Memories from the financial strains in the fourth quarter of 2018 will likely inspire a more dovish stance all other things being equal.

The trade issue is particularly delicate for the Fed. On the one hand, Powell acknowledged that tariffs hurt the U.S. economy and produce an undesired one-time increase in prices paid by U.S. consumers.

Assuming inflation expectations are anchored, this shouldn’t translate into a lasting rise in inflation, and the direct economic effect should be manageable.

However, the uncertainty shock and stock market impact stemming from a sudden escalation in global trade tensions could represent a significant risk for the economy.

Therein lies the trade paradox for the Fed: It doesn’t want to ease preemptively on the basis of tariff threats that may not materialize, but it also wants to avoid standing idle in the face of potentially damaging trade policy developments.

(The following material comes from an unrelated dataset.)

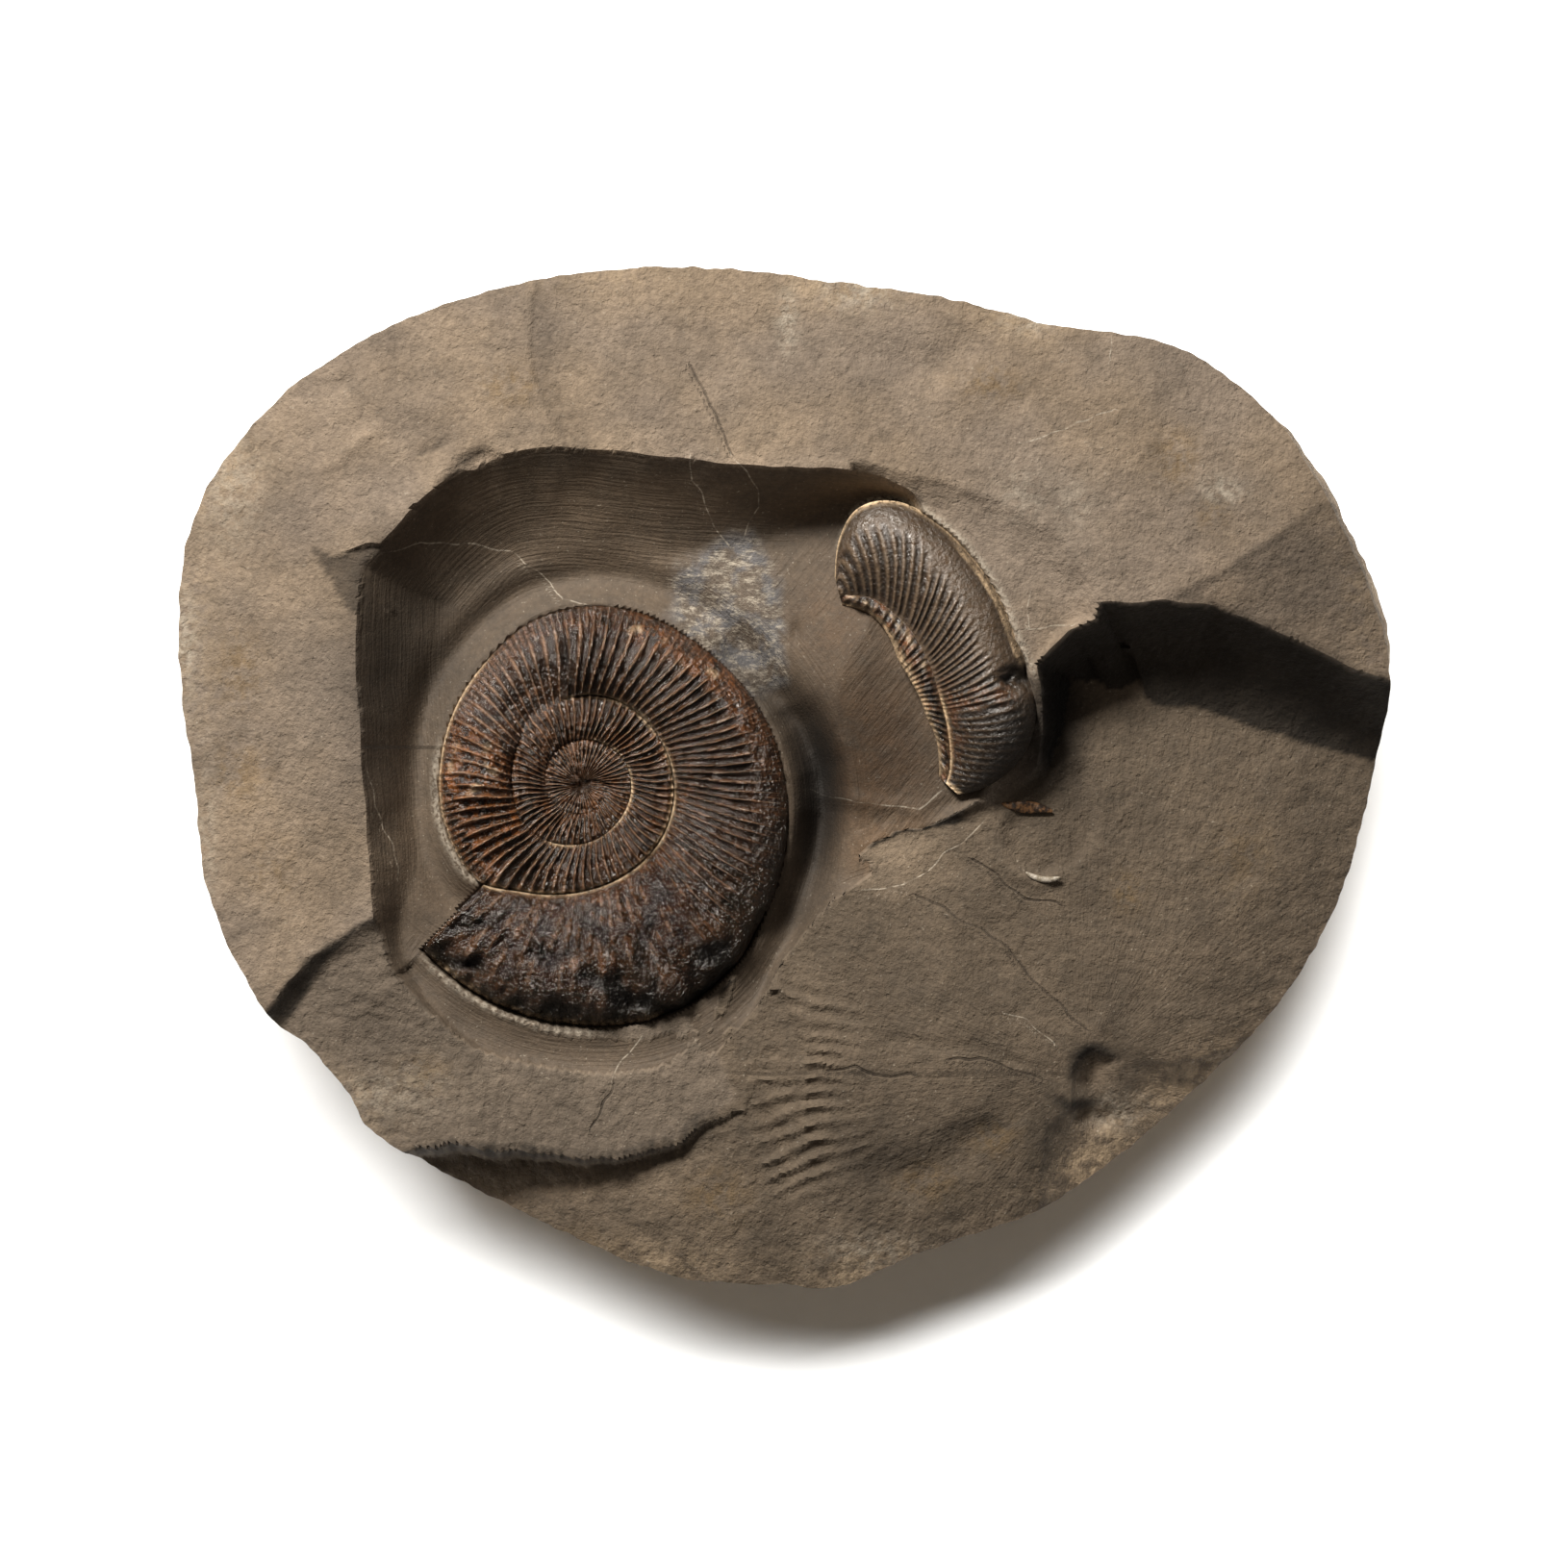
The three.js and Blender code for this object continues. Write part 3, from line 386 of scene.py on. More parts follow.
@dataclass(frozen=True)
class StonePlan:
    """The stone's outline, heights and broken faces."""

    length: float = 189.5
    width: float = 160.0
    rim_height: float = 50.6
    rim_fall: float = 3.2
    left_tilt: float = 0.09
    left_tilt_from: float = -62.0
    basin_floor: float = 36.0
    terrace_height: float = 37.0
    terrace_slope: float = 0.05
    fracture_height: float = 37.3
    fracture_top: tuple[float, float] = (20.0, -22.0)
    facet_from: tuple[float, float] = (59.3, 27.9)
    facet_towards: tuple[float, float] = (0.509, -0.861)
    facet_slope: float = 0.2
    chip_from: tuple[float, float] = (-74.8, 37.5)
    chip_towards: tuple[float, float] = (0.848, 0.532)
    chip_slope: float = 0.11
    notch_depth: float = 1.3
    bevel_depth: float = 2.2
    imprint_depth: float = 0.9
    bite_depth: float = 2.6
    bite_at: tuple[float, float] = (47.0, -46.0)
    moat_depth: float = 2.2
    socket_depth: float = 3.2
    bead_radius: float = 37.0
    bead_spacing: float = 1.65
    trough: Path = ((-8, 19), (-4.1, 13.8), (2.3, 8.3), (5.6, 1.8), (6.5, -4.8), (4.5, -13), (0, -21))
    outline: Path = (
        (92.1, 0), (94.3, 20), (88.2, 39.3), (77, 56), (60.6, 67.3), (41, 70.9), (24.4, 75.2),
        (8.1, 77.5), (-8.4, 79.6), (-25.9, 79.6), (-44.3, 76.7), (-63, 70), (-80.3, 58.3),
        (-92.4, 41.2), (-94.9, 20.2), (-92.6, 0), (-90, -19.1), (-81.7, -36.4), (-74.1, -42.8),
        (-68.5, -49.8), (-63.2, -56.9), (-47.5, -65.4), (-32.4, -72.8), (-16.8, -78.8), (0, -80),
        (8.4, -80.2), (24, -73.8), (39.5, -68.4), (53.2, -59.1), (65.9, -47.8), (78.2, -34.8),
        (87.2, -18.5),
    )
    basin: Path = (
        (-65.9, 31.5, 14), (-66.4, 16.5, 11), (-65.5, 1.5, 9), (-64.4, -13.5, 7),
        (-63.8, -22.5, 4), (-62, -30, 3), (-57, -36, 2), (-48.7, -43.3, 1.5),
        (-40.5, -46, 1.5), (-31, -47.6, 1.5), (-20.2, -47.2, 1.5), (-10.5, -44.8, 2),
        (-3.7, -39.5, 3), (2.3, -30, 4), (9.8, -22.5, 5), (21.8, -17.3, 6), (27.8, -10.5, 6),
        (36.8, 1.5, 4), (37, 10, 3), (36, 18, 2.5), (33.5, 24, 2.5), (31, 30, 2.5),
        (26.5, 35.5, 2.5), (22.5, 40.5, 2.5), (19, 45.3, 2.5), (9.8, 48, 5), (-2.2, 48.5, 11),
        (-17.2, 49.8, 15), (-34.4, 51.5, 17), (-47.2, 49.5, 16), (-56.2, 43.5, 15),
        (-64.4, 34.5, 14),
    )
    fracture: Path = (
        (105, 11, 12), (94.3, 15.3, 12.5), (87.4, 17.9, 13.5), (81.1, 20.7, 14.5),
        (74.9, 23.6, 15.3), (66.7, 26.9, 16), (59.3, 27.8, 17), (48.8, 27.3, 14),
        (48.2, 24.9, 12), (44.2, 23.3, 10), (39.4, 17.9, 6), (40.3, 10, 4), (39.4, 2, 2),
        (34.5, -3.3, 2), (27, -4, 3), (17, -5, 3.5), (8, -10, 3.5), (0, -16, 3.5),
        (-3, -19, 3.5), (-8, -27, 3.5), (-14, -33, 3.5), (-12, -40, 3.5), (-10, -45, 3.5),
        (-8.5, -49.4, 3.5), (-9, -105, 3.5), (105, -105, 3.5),
    )
    collar: Path = (
        (10, 49.5, 2), (23.8, 46.5, 5), (34, 43, 6), (43, 37.5, 6), (48, 31, 5), (48.6, 24.9, 2),
        (44.2, 23.3, 1), (38, 16, 1), (30, 20, 1), (24, 36, 1), (10, 42, 1),
    )
    collar_depth: float = 2.2
    ledge: Path = (
        (-8.5, -49.4), (-12.5, -52.2), (-17.8, -56), (-24.5, -57.6), (-30.5, -58.5),
        (-39.2, -57.6), (-52, -56.9), (-61.4, -57.9), (-80, -62), (-80, -105), (30, -105),
        (30, -60),
    )
    terrace: Path = (
        (-57, -17), (-64.4, -21.8), (-71.2, -26.3), (-77.2, -31.5), (-80.9, -36.8), (-100, -45),
        (-100, -100), (6, -100), (6, -40), (0, -30), (-14, -33), (-32, -34), (-45, -29),
        (-49, -20),
    )
    facet: Path = (
        (59.3, 27.9), (66.7, 26.5), (74.9, 23), (81.1, 20), (87.4, 17), (94.3, 14.5), (105, 11),
        (105, 46), (82.6, 42.8), (77, 38.4), (68.3, 33),
    )
    chip: Path = ((-74.8, 37.5), (-67.4, 25.4), (-60, 26), (-58, 36), (-64.4, 36.7), (-69.8, 34.8))
    notch: Path = ((-51, 46), (-49, 49.3), (-46.8, 51), (-44, 50.6), (-42.5, 48), (-46, 44))
    bevel: Path = (
        (44.5, -52), (40.6, -54.5), (39.8, -66), (38, -78), (60, -78), (82, -56), (98, -32),
        (84, -33), (74.3, -39.8), (66.8, -43.5), (51.8, -45),
    )
    bite: Path = ((44.3, -46), (46, -54), (50, -56), (53, -51), (52, -44), (48, -41.5))
    imprint: Path = (
        (33.5, -7), (36.5, -4.2), (41, -0.5), (43.5, 2.2), (47, 2), (49.3, -4), (49, -10),
        (45, -14.5), (39, -16), (34, -11),
    )
    side: Path = ((0, 0.6), (2.6, 0.78), (8, 0.9), (15, 0.965), (23, 0.995), (32, 1), (60, 1))

    def edge_radius(self) -> Callable[[Array], Array]:
        """Radius of the outline by angle, once it is fitted to the stone's length and width."""
        loop = np.array(smooth_loop(self.outline, 12))
        low, high = loop.min(axis=0), loop.max(axis=0)
        loop = (loop - (low + high) / 2) / (high - low) * (self.length, self.width)
        angles = np.arctan2(loop[:, 1], loop[:, 0])
        order = np.argsort(angles)
        reach = np.hypot(loop[:, 0], loop[:, 1])[order]
        return lambda angle: np.interp(angle, angles[order], reach, period=2 * math.pi)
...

In all then, we must recall Powell's prescient remarks at the 2018 Jackson Hole Symposium. At that event, the Fed chair mentioned that the Brainard principle recommends caution when consequences of actions are uncertain.

However, there are two exceptions: The first arises from severely adverse economic events; and the second from low and de-anchored inflation expectations.

While the Fed has yet to reach the ECB’s level of conditionality for further accommodation, it appears increasingly likely that economic and inflation conditions will lead the Fed to cut rates for the first time in over a decade this summer.

Gregory Daco is the chief economist at Oxford Economics.